Reality World: Junior Auxiliary wants students to set goals now to live successfully later
Special to The Daily Leader, by Katie Furr
The Brookhaven Junior Auxiliary’s annual Reality World offers a dose of “reality” to students as they progress through stations set up to represent real-life situations such as purchasing a car, buying or renting a house and paying insurance, phone, internet, cable and utility bills. Students also attend sessions with mentors to learn about unexpected expenses and life decisions they’ll possibly make as adults.
This year, the group held Reality World Sept. 12-13 at the Lincoln Civic Center. The students were given imaginary annual salaries and were tasked with stretching their dollars to fill their needs.
The JAs hope is to encourage students at this point in their academic career to set goals for success during both high school and post-graduation.
“Volunteering during Reality World is always an experience to see students realize how much money it really takes to live and what things actually cost. This is one of Junior Auxiliary’s best projects,” said life member Shannon Miller.
Representatives were on hand from car dealerships to explain the costs associated with purchasing or leasing different vehicles. This year, Toyota of Brookhaven and Sullivan Ford participated, showing examples of cars and prices. Insurance and risk managers then walked students through the costs of vehicle and personal insurance.
Betsy Smith Properties presented students with information related to purchasing or renting a home and what they could expect to afford based on their given monthly salary.
CableOne, Entergy, and Magnolia Electric Power explained utility costs and how much a student could expect to pay based on the size of their dwelling or the cable package selected.

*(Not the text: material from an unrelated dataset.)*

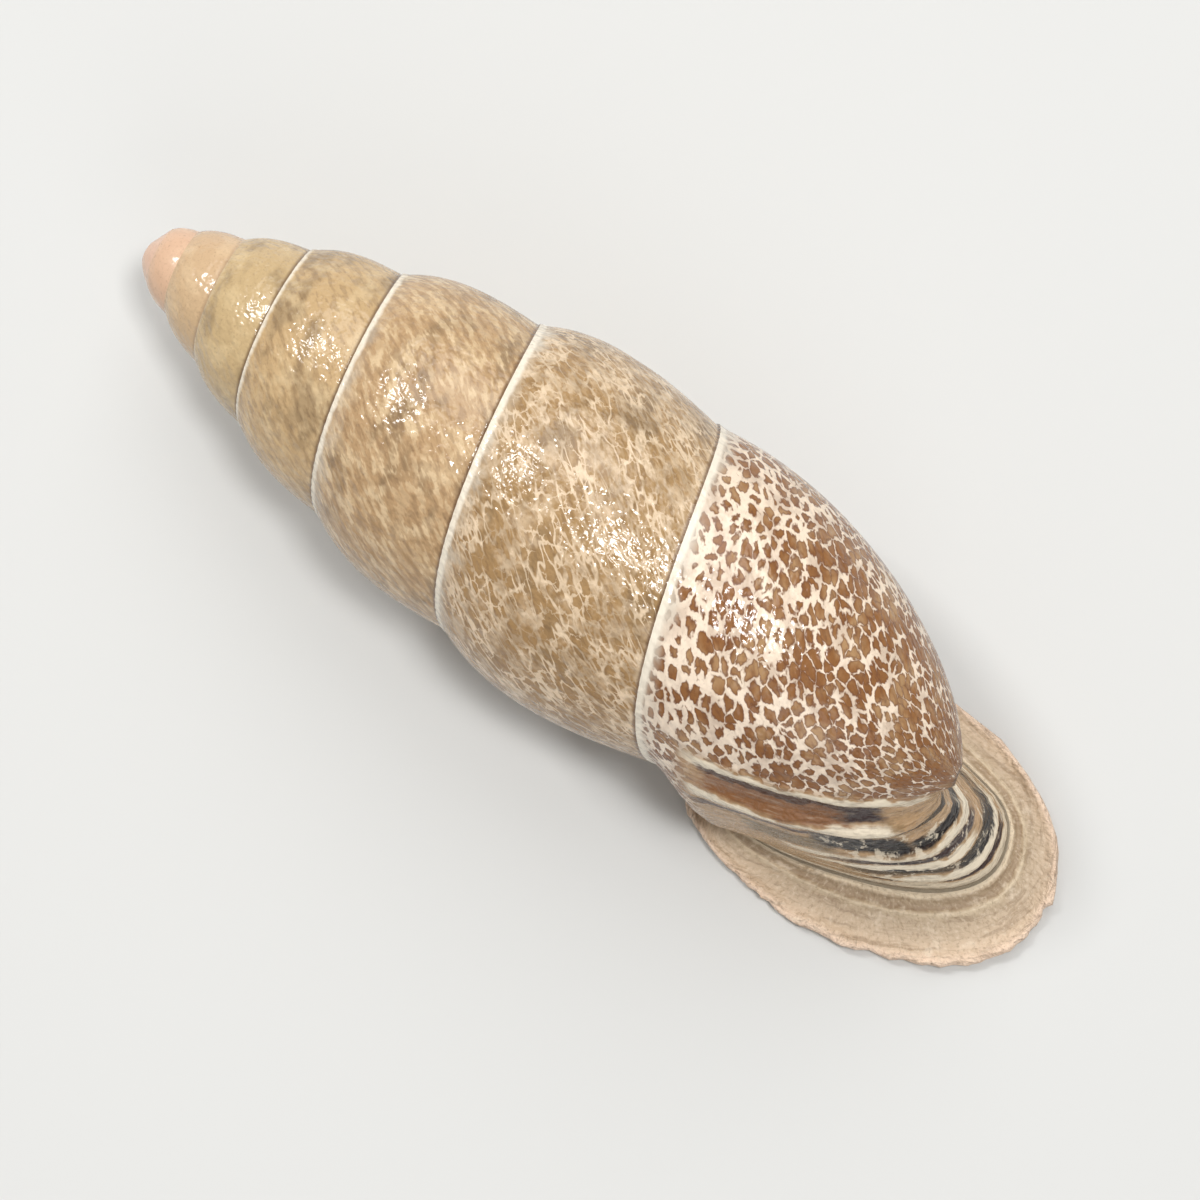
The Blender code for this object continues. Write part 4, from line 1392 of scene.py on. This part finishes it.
def relief_and_gloss(graph, skin_map, turn, neck, lip):
    """Return the bumped normal and the roughness."""
    grain = skin_map.noise(5.6, 4.6, 59, 1.0, 0.5)
    growth = skin_map.noise(3.4, 1.0, 61, 1.0, slant=-0.5)
    crust = skin_map.noise(3.0, 3.0, 67, 3.0, 0.7)
    on_lip = lip.rise(0.0, 0.1) * lip.fall(1.1, 1.5)
    on_rim = lip.rise(0.72, 0.95) * lip.fall(1.1, 1.4)
    inside = lip.rise(1.2, 1.6)
    wrinkles = (grain * 0.75 + growth * 0.55) * (1 - inside * 0.85)
    height = wrinkles * (0.3 + 0.7 * turn.rise(0.2, 1.6)) + crust * (on_lip * 0.9 + on_rim * 2.6)
    inputs = {"Strength": 1.0, "Distance": BUMP_DISTANCE, "Height": height}
    normal = graph.add("ShaderNodeBump", {}, inputs, "Normal")
    roughness = 0.12 + 0.10 * grain + 0.10 * neck.rise(0, 0.1) + 0.26 * on_lip + 0.12 * on_rim
    return normal, roughness


# %% The shell's material
SHELL_IOR = 1.52


def paint_shell(material):
    material.use_nodes = True
    graph = Graph(material.node_tree)
    turn, share, down, up, neck, lip = (graph.attribute(name) for name in FIELDS[:6])
    skin_map = SkinMap(graph)
    colour = whorl_colour(graph, skin_map, turn, share, down, up)
    colour = neck_colour(graph, skin_map, neck, share, colour)
    colour = lip_colour(graph, skin_map, lip, colour)
    normal, roughness = relief_and_gloss(graph, skin_map, turn, neck, lip)
    surface = material.node_tree.nodes["Principled BSDF"]
    graph.feed(surface, {"Base Color": colour, "Roughness": roughness, "Normal": normal})
    graph.feed(surface, {"IOR": SHELL_IOR})


paint_shell(skin_finish)
shell.data.materials.append(skin_finish)
print("material nodes:", len(skin_finish.node_tree.nodes))

# %% [markdown]
# ## Floor and light
#
# The floor is plain and pale. Soft light comes from above. Two smaller lights stand near the
# camera, because only a small bright source breaks into glints on the wrinkled whorls as in the
# photograph.

# %% The floor
FLOOR_HALF = 0.6


def add_floor():
    floor_mesh = bpy.data.meshes.new("floor")
    ends = ((-1, -1), (1, -1), (1, 1), (-1, 1))
    corners = [(x * FLOOR_HALF, y * FLOOR_HALF, 0) for x, y in ends]
    floor_mesh.from_pydata(corners, [], [(0, 1, 2, 3)])
    material = bpy.data.materials.new("floor")
    material.use_nodes = True
    surface = material.node_tree.nodes["Principled BSDF"]
    inputs = {"Base Color": paint(206, 206, 204), "Roughness": 0.9, "Specular IOR Level": 0.1}
    Graph(material.node_tree).feed(surface, inputs)
    floor_mesh.materials.append(material)
    return add_object("floor", floor_mesh)


floor = add_floor()
print("floor, m:", 2 * FLOOR_HALF)

# %% Lights: name, place in metres, side of the square in metres, power in watts
LIGHTS = (
    ("glint by the lip", (0.045, 0.042, 0.30), 0.055, 0.44),
    ("glint by the apex", (-0.19, 0.035, 0.24), 0.055, 0.36),
    ("soft", (-0.12, 0.28, 0.34), 0.35, 0.85),
    ("fill", (0.30, -0.22, 0.26), 0.30, 0.30),
)


def add_light(name, place, size, power):
    """Add a square light that faces the shell."""
    data = bpy.data.lights.new(name, "AREA")
    data.size = size
    data.energy = power
    light = add_object(name, data)
    light.location = place
    light.rotation_euler = (-Vector(place)).to_track_quat("-Z", "Y").to_euler()


for light in LIGHTS:
    add_light(*light)
print("lights:", len(LIGHTS))

# %% World
world = bpy.data.worlds.new("studio")
world.use_nodes = True
background = world.node_tree.nodes["Background"]
Graph(world.node_tree).feed(background, {"Color": (1.0, 0.99, 0.97, 1.0), "Strength": 0.30})
bpy.context.scene.world = world
bpy.context.scene.view_settings.view_transform = "Standard"

# %% Hand over to the frame
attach(shell, "root")
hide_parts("shell")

CSpire’s station showed students various phone options and plan costs, so they could budget for that monthly expense.
Students also visited a Walmart station, where they were given prices of groceries and other household items and then had to figure the costs of their monthly grocery bills. Over 75 volunteers from the community assisted students as they rotated through these stations.
This year, two additional stations were added, with one covering incidental costs. Students were given random cards with various costs, varying from doctor appointments to car repairs to recreational activities. The second new station was a discussion session with Sen. Sally Doty, R-Brookhaven. Doty, a JA life member, said she “delivered a message of personal responsibility that I’ve heard our governor use with many high school groups. To be successful, students must complete their education, stay away from drugs, and wait to have children.”
The money students are allowed to spend is relative to their current grade point average. That way, they see that a prospective job is directly related to their academic success.
The project began in 2010 when Kenny Goza with the Mississippi Scholars Program approached the Junior Auxiliary chapter looking for help. In other communities, a project like this was produced by the Scholars Program, but being a new venture itself, there was a lack of manpower needed to pull off such an event. Goza brought in a representative from a district that already had a reality-based project running and explained the logistics to the group. The Brookhaven chapter took an immediate interest.
“We had the perfect combination of talent among our provisional class that year to coordinated all of the volunteers needed,” life member Glenda Hux said.
Seven years later, she is pleased with the additions that have been made as well as the elements that have remained since the very beginning, noting “the eight minute rotations are still running exactly how we designed them the very first year.”
Stephany Smith, who chaired Reality World this year, is thankful to merchants and leaders in the area who helped.
“This project would not be possible without the support of our community and our eager volunteers who give their time to the students of Brookhaven and Lincoln County,” she said.
Funding for the program comes from the annual JA “Peel ‘Em & Eat ‘Em” shrimp dinner, which will be Oct. 19 from 3-7 p.m. at the Lincoln Civic Center and tickets — $15 each — are on sale now from JA members. There’s also a ticket hotline number: 601-754-4319. Plates may be available on the day of the sale, but the JAs make no guarantees.